----- GIVEN DATA

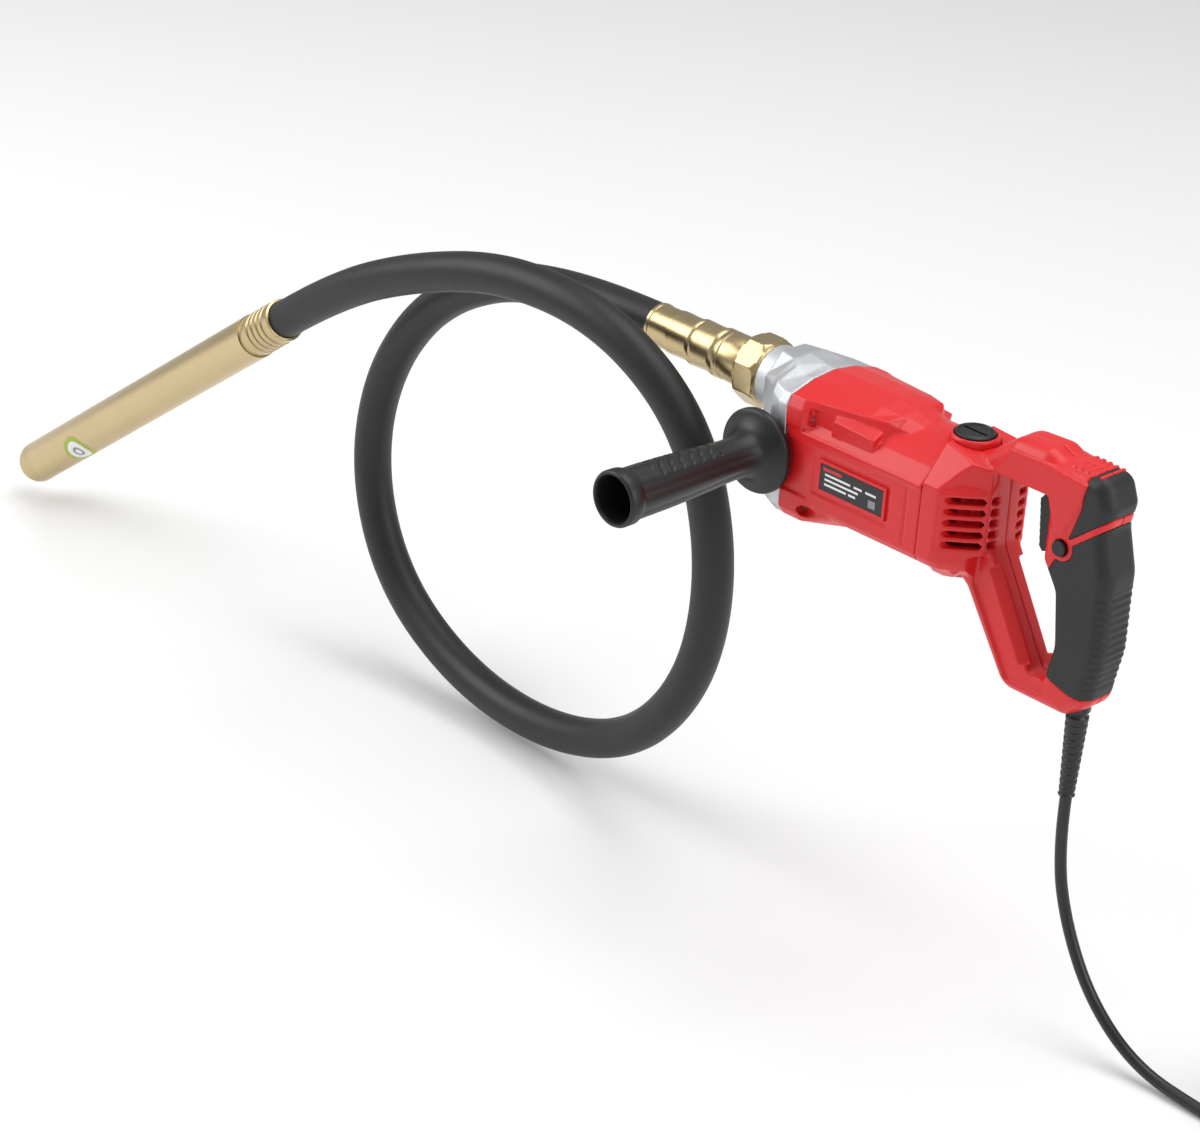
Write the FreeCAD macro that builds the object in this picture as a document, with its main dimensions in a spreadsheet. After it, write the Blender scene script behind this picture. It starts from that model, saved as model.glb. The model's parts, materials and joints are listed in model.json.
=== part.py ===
import FreeCAD, Part
import math
import os
import re
import Sketcher
from FreeCAD import Placement, Rotation, Vector

# Electric hand-held concrete vibrator: motor unit with a D-handle, a rubber hose with a flexible
# core, and a vibrating needle.  Millimetres.  The sizes below are in the machine frame: X runs
# from the hose to the D-handle along the output axis, Z is up, and the coupling nut is at x = 0.
# Every sub-part is placed at the end so that the origin is the middle of the hand grip.

SIZES = {
    # fits
    "seat_gap": 0.1, "shaft_gap": 0.04, "free_gap": 0.4, "wall": 3.0,
    # hand grip centre, and the motor axis below the output axis
    "grip_place": 290.0, "grip_drop": 60.0, "axis_drop": 27.0,
    # gear case
    "neck_radius": 22.0, "neck_start": 12.0, "neck_end": 24.0, "shoulder_place": 38.0,
    "dome_radius": 25.0, "dome_start": 40.0, "flange_start": 52.0, "case_end": 60.0,
    "spigot_radius": 16.0, "spigot_start": -6.0, "spindle_hole": 7.5,
    # motor housing
    "half_width": 42.0, "housing_top": 18.0, "housing_bottom": 72.0, "housing_end": 177.0,
    "screw_boss_length": 26.0,
    # bearings: outer radius, width, bore radius, place
    "spindle_front_outer": 16.0, "spindle_front_width": 10.0, "spindle_radius": 6.0,
    "spindle_front_place": 18.0,
    "spindle_rear_outer": 11.0, "spindle_rear_width": 7.0, "spindle_tail_radius": 4.0,
    "spindle_rear_place": 57.0,
    "motor_front_outer": 13.0, "motor_front_width": 8.0, "shaft_radius": 5.0,
    "motor_front_place": 66.0,
    "motor_rear_outer": 11.0, "motor_rear_width": 7.0, "shaft_tail_radius": 4.0,
    "motor_rear_place": 196.0,
    # gears
    "gear_module": 1.5, "pinion_teeth": 10, "gear_teeth": 26, "gear_start": 43.0, "gear_width": 10.0,
    "gear_room": 1.0,
    # motor
    "plate_radius": 34.0, "plate_start": 56.0, "plate_width": 9.0, "hub_radius": 16.5,
    "stator_radius": 36.0, "stator_bore": 22.0, "stator_start": 94.0, "stator_length": 54.0,
    "core_radius": 21.3, "core_start": 96.0, "core_length": 50.0, "shaft_start": 41.0,
    "shaft_end": 202.5, "coil_radius": 19.0, "coil_length": 8.0,
    "commutator_radius": 13.0, "commutator_start": 169.0, "commutator_length": 20.0,
    "fan_radius": 33.0, "fan_start": 78.0, "fan_width": 10.0,
    "carrier_radius": 27.0, "carrier_bore": 24.5, "carrier_start": 150.0, "carrier_end": 196.0,
    "brush_place": 181.0, "brush_width": 8.0, "brush_depth": 6.0, "brush_length": 20.0,
    "holder_wall": 1.5, "brush_boss_radius": 16.0, "cap_radius": 13.5, "cap_height": 10.0,
    "cap_reach": 49.0,
    # D-handle
    "handle_half_width": 17.0, "handle_wall": 5.5, "handle_round": 10.0, "opening_round": 6.0,
    "rubber": 2.2, "post_radius": 4.5, "post_inset": 4.0, "shell_split": 0.05,
    "vent_pitch": 8.0, "vent_height": 3.6, "vent_start": 197.0,
    "tail_start": 190.0, "tail_end": 213.0,
    # trigger, lock button and switch
    "trigger_half_width": 7.5, "pivot_place": 263.0, "pivot_height": 0.0, "pivot_radius": 1.5,
    "button_radius": 5.0, "button_place": 270.0, "button_drop": 21.0, "button_length": 8.0,
    "button_proud": 2.6, "switch_length": 18.0, "switch_height": 34.0, "switch_behind": 16.0,
    "clamp_length": 12.0, "clamp_height": 5.0, "clamp_drop": 118.0,
    # cord, strain relief and plug
    "cord_radius": 4.0, "relief_radius": 8.0, "relief_sleeve": 5.0, "relief_top": -131.0,
    "relief_bottom": -193.0, "coil_middle": 45.0, "plug_length": 46.0, "plug_width": 38.0,
    "plug_height": 24.0, "pin_radius": 2.4, "pin_length": 19.0, "pin_pitch": 19.0,
    "plug_gap": 30.4, "relief_collar": 15.0, "relief_inside": 9.0, "relief_cone": 18.0,
    "boot_length": 24.0, "boot_radius": 6.5,
    # hose, ferrule and nut
    "hose_radius": 14.5, "hose_bore": 8.0, "core_wire_radius": 5.0, "tang_radius": 3.0,
    "ferrule_start": -102.5, "ferrule_radius": 14.8, "ferrule_step": 0.8, "ferrule_bore": 6.5,
    "ferrule_band": 22.0, "ferrule_head": 17.2, "nut_flats": 46.0, "nut_start": -12.0,
    "nut_length": 22.0,
    # needle
    "needle_radius": 17.5, "needle_bore": 14.0, "needle_length": 421.0, "socket_length": 42.0,
    "socket_radius": 16.6, "tip_length": 26.0, "tip_round": 14.0, "spigot_length": 18.0,
    "needle_bearing": 8.0,
    "journal_radius": 6.0, "weight_radius": 12.5, "weight_offset": 1.5,
    # side handle
    "side_place": 42.0, "side_drop": 30.0, "side_stand": 4.0, "stud_radius": 5.0,
    "stud_length": 44.0, "flange_radius": 29.0, "flange_width": 14.0, "side_length": 133.0,
    "side_neck": 14.0, "side_end": 19.0, "side_bore": 15.5, "side_bore_depth": 40.0,
    # label
    "label_length": 54.0, "label_width": 18.0, "label_place": 93.0, "label_drop": 31.0,
    "label_thick": 1.0,
    # fasteners
    "screw_radius": 2.4, "screw_head": 4.2, "screw_head_height": 3.2, "housing_screw_length": 26.0,
    "handle_screw_length": 22.0, "head_recess": 0.6,
}

doc = FreeCAD.newDocument("concrete_vibrator")
sheet = doc.addObject("Spreadsheet::Sheet", "dims")
for row, (alias, size) in enumerate(SIZES.items(), start=1):
    sheet.set("A%d" % row, alias.replace("_", " "))
    sheet.set("B%d" % row, str(size))
    sheet.setAlias("B%d" % row, alias)
doc.recompute()

X, Y, Z = Vector(1, 0, 0), Vector(0, 1, 0), Vector(0, 0, 1)
GRIP = Vector(sheet.grip_place, 0, -sheet.grip_drop)
TO_GRIP = Placement(-GRIP, Rotation())
MOTOR = Vector(0, 0, -sheet.axis_drop)
SIDE_FACE = sheet.half_width + sheet.side_stand
HEAD_SEAT = sheet.handle_half_width - sheet.screw_head_height - sheet.head_recess
sub_parts = []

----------

Set down each line of the material verbatim, from the first line through the line that contains "# Every sub-part".

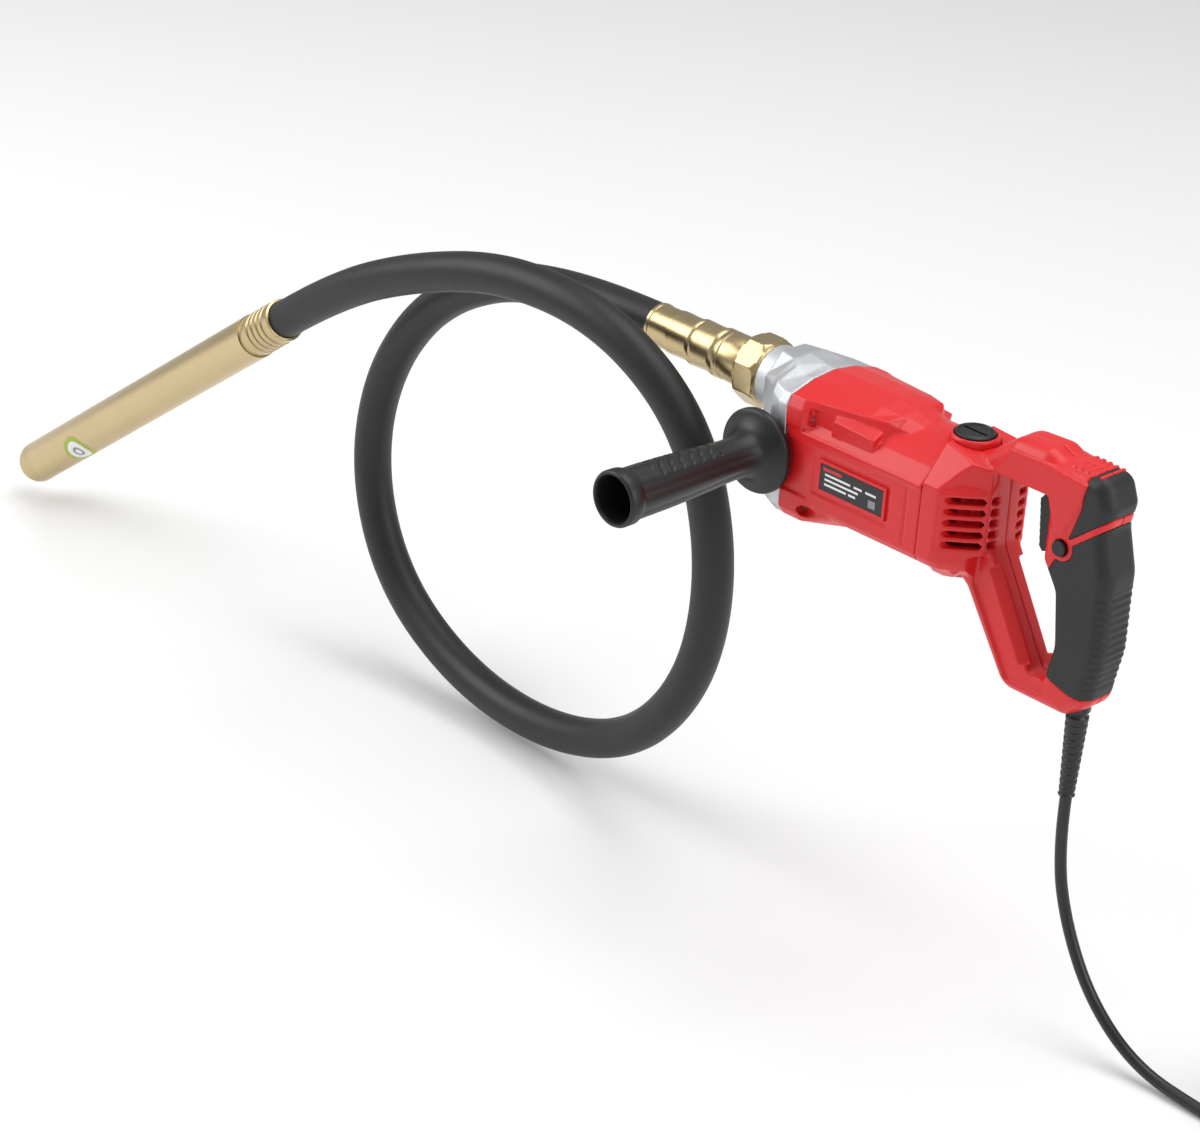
Write the FreeCAD macro that builds the object in this picture as a document, with its main dimensions in a spreadsheet. After it, write the Blender scene script behind this picture. It starts from that model, saved as model.glb. The model's parts, materials and joints are listed in model.json.
=== part.py ===
import FreeCAD, Part
import math
import os
import re
import Sketcher
from FreeCAD import Placement, Rotation, Vector

# Electric hand-held concrete vibrator: motor unit with a D-handle, a rubber hose with a flexible
# core, and a vibrating needle.  Millimetres.  The sizes below are in the machine frame: X runs
# from the hose to the D-handle along the output axis, Z is up, and the coupling nut is at x = 0.
# Every sub-part is placed at the end so that the origin is the middle of the hand grip.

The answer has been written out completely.